● Written task
Repeat the line that contains "for side, x_range", the line that contains "bpy.data.objects.remove(obj)", and all lines between them, exactly and with no other lines.
* start Available records *
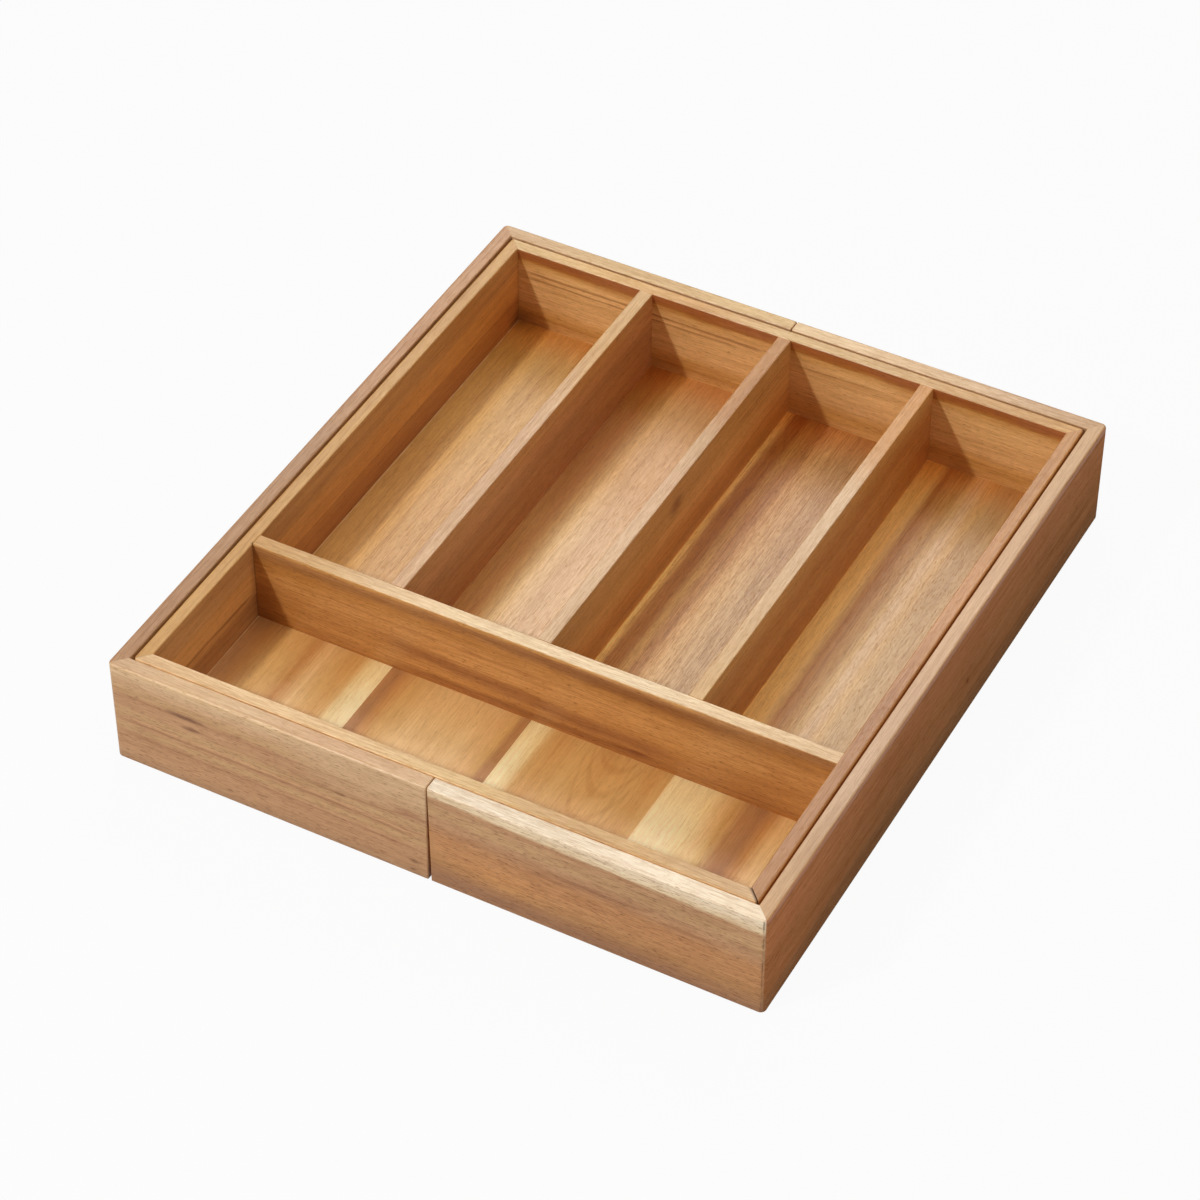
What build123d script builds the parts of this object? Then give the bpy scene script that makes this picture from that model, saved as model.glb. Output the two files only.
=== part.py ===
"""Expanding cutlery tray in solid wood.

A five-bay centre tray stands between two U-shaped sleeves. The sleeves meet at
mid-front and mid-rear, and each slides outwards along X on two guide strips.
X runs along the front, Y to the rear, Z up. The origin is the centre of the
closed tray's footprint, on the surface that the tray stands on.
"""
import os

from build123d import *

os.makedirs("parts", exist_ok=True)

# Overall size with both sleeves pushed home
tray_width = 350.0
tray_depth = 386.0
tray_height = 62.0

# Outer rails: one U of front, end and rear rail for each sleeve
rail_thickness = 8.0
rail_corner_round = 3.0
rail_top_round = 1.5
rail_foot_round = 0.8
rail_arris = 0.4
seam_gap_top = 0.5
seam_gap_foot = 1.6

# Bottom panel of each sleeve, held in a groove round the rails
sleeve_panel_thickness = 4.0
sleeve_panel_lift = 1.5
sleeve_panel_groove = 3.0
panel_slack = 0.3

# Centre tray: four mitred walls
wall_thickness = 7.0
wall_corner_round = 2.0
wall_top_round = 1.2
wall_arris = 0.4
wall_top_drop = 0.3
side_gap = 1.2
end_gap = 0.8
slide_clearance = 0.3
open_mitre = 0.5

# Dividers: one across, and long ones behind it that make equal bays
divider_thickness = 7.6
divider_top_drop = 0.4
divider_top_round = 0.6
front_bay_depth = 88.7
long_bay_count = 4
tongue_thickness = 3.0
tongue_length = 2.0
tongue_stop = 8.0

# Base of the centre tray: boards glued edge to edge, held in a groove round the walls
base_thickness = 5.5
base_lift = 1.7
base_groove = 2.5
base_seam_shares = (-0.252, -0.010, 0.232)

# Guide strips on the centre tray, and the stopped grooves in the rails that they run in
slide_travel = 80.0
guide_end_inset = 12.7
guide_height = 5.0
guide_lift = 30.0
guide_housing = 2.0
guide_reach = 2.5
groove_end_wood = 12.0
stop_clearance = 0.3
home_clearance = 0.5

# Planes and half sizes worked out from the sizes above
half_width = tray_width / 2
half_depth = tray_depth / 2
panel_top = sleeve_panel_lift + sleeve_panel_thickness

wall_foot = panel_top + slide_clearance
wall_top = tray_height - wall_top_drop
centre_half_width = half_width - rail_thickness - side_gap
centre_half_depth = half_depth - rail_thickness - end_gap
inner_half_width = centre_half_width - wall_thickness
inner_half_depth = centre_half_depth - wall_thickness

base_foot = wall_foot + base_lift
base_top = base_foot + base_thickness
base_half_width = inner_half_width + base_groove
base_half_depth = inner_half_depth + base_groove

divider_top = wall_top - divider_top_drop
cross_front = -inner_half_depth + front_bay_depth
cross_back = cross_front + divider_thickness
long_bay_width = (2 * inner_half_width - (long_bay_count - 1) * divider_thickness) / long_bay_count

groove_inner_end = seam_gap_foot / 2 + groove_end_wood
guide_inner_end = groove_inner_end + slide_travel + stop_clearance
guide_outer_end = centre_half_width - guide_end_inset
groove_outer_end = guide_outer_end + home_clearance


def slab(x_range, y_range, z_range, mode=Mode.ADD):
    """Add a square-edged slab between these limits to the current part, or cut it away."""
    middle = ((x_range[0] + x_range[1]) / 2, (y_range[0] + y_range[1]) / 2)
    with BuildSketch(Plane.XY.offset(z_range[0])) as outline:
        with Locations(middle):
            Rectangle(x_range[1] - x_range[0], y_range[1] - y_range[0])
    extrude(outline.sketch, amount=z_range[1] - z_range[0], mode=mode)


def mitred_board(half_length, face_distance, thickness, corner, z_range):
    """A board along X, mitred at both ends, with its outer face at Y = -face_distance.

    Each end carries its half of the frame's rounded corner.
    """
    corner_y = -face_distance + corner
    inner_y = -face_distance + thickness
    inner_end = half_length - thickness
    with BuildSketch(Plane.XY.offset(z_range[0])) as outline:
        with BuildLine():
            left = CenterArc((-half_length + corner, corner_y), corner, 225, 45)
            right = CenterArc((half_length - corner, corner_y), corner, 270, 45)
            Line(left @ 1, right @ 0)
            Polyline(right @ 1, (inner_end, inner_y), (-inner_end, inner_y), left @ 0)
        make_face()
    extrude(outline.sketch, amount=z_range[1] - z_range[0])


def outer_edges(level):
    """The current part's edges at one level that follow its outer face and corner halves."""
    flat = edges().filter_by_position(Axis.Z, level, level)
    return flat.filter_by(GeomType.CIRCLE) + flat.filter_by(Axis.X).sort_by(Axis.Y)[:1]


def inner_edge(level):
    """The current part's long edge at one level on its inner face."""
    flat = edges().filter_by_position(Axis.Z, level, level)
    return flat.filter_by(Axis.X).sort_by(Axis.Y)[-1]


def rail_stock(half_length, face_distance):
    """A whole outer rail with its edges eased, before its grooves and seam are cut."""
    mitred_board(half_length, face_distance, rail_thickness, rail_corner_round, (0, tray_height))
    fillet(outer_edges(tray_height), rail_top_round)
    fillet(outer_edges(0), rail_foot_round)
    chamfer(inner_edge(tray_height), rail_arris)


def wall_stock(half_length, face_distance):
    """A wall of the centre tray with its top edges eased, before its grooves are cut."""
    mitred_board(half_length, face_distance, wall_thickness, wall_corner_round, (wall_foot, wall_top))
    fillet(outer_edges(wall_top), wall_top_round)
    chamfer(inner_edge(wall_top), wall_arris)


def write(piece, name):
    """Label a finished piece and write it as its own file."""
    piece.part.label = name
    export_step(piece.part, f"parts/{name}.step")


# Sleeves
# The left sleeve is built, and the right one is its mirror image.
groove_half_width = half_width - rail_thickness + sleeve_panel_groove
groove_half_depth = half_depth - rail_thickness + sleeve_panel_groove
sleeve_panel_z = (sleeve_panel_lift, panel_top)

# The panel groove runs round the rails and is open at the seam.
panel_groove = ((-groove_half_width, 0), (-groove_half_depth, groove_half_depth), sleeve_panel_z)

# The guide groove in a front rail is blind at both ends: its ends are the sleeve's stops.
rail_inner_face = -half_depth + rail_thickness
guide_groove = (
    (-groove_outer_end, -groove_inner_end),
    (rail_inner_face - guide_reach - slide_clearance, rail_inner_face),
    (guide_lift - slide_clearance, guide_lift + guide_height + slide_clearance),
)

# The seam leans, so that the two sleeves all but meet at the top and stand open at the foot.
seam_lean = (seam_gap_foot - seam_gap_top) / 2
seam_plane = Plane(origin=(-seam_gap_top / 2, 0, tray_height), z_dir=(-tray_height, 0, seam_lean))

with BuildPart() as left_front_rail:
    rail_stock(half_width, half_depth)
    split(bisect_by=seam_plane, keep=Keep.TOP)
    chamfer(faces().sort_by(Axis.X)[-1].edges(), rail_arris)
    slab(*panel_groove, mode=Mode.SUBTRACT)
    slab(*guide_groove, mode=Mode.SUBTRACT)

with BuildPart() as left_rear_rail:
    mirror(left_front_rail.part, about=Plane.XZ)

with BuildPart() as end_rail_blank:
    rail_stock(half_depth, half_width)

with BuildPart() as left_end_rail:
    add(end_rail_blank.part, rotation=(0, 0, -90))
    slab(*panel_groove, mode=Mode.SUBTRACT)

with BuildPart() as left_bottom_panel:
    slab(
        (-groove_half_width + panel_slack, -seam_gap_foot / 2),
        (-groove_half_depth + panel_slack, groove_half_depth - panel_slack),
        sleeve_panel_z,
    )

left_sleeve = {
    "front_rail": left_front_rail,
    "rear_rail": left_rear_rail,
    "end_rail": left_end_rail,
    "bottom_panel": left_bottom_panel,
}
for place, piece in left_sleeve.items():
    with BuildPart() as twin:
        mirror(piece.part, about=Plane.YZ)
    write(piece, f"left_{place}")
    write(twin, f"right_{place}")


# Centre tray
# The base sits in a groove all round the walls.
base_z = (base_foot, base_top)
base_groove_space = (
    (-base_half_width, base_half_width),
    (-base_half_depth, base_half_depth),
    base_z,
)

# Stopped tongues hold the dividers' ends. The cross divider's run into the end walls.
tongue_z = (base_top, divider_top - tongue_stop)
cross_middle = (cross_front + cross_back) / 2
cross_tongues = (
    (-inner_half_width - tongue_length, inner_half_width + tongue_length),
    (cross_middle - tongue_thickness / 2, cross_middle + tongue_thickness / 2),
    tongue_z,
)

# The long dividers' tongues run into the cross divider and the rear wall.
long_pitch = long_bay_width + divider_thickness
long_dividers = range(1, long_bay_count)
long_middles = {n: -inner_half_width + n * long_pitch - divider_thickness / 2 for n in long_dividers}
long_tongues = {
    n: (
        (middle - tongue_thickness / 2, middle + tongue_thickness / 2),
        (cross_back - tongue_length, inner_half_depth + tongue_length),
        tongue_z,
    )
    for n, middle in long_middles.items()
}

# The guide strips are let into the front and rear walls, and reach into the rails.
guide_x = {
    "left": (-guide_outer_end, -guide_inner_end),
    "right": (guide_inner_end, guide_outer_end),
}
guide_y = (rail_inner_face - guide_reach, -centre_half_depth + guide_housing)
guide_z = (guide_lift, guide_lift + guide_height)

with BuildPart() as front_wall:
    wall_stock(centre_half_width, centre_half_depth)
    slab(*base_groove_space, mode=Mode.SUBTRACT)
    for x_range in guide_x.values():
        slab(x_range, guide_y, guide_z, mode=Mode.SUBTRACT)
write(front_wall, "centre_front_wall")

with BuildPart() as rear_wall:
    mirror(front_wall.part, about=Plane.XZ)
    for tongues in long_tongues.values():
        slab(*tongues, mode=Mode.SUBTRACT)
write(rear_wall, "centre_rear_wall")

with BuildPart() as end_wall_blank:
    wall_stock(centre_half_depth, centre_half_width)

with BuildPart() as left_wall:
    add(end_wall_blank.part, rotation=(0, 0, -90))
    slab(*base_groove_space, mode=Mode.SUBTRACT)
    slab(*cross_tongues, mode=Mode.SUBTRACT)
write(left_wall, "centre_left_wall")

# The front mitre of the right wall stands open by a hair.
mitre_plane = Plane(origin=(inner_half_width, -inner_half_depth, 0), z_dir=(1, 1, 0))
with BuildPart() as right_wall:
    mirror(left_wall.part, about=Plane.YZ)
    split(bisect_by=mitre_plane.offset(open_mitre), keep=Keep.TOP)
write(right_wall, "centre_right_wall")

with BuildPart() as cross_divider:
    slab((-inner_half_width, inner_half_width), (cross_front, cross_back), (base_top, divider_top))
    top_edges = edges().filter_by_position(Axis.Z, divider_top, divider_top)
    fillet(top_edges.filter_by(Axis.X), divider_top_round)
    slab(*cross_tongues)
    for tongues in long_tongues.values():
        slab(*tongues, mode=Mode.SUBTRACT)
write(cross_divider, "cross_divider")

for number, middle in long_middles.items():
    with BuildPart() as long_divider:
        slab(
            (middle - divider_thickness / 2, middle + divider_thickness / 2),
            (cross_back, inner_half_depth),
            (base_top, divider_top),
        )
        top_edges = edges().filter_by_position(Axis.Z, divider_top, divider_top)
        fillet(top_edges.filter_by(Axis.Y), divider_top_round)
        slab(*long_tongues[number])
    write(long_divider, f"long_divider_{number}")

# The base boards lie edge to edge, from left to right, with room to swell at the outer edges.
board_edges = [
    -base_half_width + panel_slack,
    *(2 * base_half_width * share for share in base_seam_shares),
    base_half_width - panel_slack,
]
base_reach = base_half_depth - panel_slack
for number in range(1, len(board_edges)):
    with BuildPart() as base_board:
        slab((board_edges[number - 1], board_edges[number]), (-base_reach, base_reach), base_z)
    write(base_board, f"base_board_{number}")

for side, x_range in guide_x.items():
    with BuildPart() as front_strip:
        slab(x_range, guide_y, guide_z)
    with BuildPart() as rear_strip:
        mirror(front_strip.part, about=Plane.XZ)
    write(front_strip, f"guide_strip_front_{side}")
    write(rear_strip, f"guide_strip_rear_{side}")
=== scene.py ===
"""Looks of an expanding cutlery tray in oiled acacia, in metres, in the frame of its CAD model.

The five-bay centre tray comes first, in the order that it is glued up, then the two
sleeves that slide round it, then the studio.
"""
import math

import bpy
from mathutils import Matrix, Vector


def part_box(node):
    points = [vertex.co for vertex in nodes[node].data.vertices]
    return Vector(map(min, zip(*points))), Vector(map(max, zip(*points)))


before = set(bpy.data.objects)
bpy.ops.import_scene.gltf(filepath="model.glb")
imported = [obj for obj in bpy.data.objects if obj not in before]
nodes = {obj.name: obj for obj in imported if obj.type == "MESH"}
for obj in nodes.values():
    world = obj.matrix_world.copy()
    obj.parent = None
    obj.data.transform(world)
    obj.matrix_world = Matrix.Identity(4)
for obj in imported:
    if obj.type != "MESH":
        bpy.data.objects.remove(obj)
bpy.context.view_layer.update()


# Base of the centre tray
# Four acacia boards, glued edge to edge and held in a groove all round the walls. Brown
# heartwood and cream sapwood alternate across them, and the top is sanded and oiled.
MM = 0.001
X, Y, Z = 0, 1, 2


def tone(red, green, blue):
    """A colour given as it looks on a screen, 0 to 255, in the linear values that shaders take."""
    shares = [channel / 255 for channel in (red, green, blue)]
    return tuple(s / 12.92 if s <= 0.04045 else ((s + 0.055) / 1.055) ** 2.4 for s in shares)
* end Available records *
* start Available records *
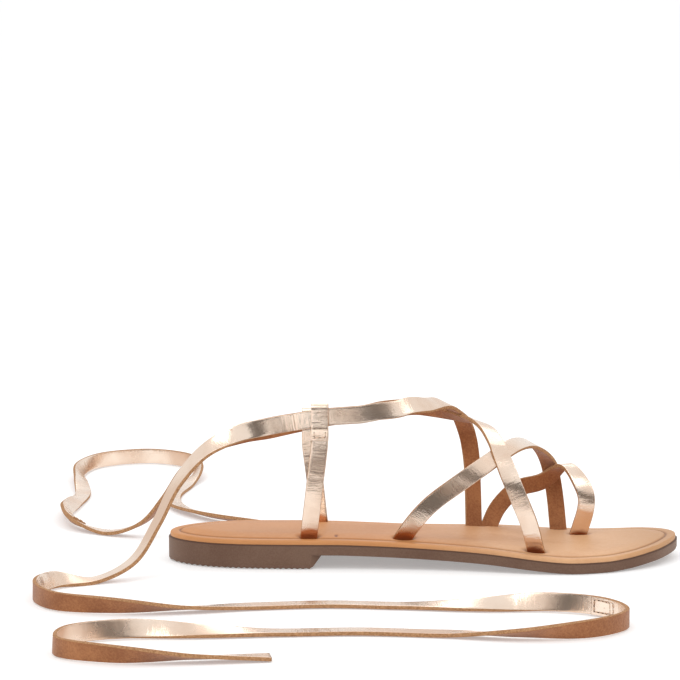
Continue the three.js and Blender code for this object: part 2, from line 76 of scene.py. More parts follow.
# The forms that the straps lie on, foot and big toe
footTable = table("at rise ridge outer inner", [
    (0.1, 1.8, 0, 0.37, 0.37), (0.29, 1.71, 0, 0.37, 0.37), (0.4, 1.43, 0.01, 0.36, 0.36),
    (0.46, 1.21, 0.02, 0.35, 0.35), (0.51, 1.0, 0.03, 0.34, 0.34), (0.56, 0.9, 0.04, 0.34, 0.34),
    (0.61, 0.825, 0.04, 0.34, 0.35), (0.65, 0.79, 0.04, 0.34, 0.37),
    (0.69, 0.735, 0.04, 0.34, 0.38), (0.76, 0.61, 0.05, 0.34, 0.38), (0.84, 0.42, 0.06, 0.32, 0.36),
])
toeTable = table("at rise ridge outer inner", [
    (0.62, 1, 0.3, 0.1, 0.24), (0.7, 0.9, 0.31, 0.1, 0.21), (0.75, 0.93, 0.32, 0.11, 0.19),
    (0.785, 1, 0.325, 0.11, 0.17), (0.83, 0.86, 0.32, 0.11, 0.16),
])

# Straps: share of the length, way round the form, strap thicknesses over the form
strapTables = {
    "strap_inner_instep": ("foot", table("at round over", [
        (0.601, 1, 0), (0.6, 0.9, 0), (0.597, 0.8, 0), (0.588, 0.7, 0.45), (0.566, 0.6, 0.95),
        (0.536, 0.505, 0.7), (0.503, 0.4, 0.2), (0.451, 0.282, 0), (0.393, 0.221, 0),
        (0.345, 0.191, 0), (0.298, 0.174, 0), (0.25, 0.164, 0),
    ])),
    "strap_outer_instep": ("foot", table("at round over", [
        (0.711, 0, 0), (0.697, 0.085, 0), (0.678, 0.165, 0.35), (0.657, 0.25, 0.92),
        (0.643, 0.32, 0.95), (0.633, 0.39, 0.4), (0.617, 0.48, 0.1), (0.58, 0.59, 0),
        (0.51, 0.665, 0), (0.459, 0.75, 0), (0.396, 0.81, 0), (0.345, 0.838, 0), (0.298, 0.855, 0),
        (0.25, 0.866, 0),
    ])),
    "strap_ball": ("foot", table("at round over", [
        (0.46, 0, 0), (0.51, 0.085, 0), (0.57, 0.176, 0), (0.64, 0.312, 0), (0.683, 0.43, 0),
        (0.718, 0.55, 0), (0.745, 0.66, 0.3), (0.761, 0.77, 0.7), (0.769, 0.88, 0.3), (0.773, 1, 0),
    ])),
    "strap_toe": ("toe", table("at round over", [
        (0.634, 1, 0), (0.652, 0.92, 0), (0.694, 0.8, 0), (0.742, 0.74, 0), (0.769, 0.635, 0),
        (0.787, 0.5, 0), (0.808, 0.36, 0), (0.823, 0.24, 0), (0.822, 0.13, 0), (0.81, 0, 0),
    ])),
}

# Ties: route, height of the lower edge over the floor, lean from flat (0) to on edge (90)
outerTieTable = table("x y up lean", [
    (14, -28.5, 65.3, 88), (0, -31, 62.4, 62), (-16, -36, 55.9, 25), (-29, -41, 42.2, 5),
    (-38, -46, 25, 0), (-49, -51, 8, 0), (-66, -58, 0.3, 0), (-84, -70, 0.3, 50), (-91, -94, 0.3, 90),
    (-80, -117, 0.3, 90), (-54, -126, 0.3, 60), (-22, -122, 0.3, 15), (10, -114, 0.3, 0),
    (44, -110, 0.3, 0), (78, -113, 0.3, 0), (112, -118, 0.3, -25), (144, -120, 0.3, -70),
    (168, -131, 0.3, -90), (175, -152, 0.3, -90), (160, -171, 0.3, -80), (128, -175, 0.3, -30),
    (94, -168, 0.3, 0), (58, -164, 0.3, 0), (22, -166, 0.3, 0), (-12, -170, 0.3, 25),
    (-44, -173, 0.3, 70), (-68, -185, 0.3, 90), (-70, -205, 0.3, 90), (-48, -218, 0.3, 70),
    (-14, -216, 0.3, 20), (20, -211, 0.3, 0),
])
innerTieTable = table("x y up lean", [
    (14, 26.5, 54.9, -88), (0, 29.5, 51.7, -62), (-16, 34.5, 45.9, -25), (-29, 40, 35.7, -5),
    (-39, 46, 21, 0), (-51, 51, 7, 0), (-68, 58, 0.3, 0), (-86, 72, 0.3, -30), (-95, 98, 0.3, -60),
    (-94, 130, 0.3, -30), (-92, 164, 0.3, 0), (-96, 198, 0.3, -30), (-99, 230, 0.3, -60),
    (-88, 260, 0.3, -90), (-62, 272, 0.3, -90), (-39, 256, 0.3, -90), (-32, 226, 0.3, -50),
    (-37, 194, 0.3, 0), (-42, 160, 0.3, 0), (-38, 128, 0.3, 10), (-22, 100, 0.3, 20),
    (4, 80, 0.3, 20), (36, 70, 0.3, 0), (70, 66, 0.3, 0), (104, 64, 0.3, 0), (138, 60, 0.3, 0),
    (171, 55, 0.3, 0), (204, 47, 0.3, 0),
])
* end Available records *
● Reply to the exercise
for side, x_range in guide_x.items():
    with BuildPart() as front_strip:
        slab(x_range, guide_y, guide_z)
    with BuildPart() as rear_strip:
        mirror(front_strip.part, about=Plane.XZ)
    write(front_strip, f"guide_strip_front_{side}")
    write(rear_strip, f"guide_strip_rear_{side}")
=== scene.py ===
"""Looks of an expanding cutlery tray in oiled acacia, in metres, in the frame of its CAD model.

The five-bay centre tray comes first, in the order that it is glued up, then the two
sleeves that slide round it, then the studio.
"""
import math

import bpy
from mathutils import Matrix, Vector


def part_box(node):
    points = [vertex.co for vertex in nodes[node].data.vertices]
    return Vector(map(min, zip(*points))), Vector(map(max, zip(*points)))


before = set(bpy.data.objects)
bpy.ops.import_scene.gltf(filepath="model.glb")
imported = [obj for obj in bpy.data.objects if obj not in before]
nodes = {obj.name: obj for obj in imported if obj.type == "MESH"}
for obj in nodes.values():
    world = obj.matrix_world.copy()
    obj.parent = None
    obj.data.transform(world)
    obj.matrix_world = Matrix.Identity(4)
for obj in imported:
    if obj.type != "MESH":
        bpy.data.objects.remove(obj)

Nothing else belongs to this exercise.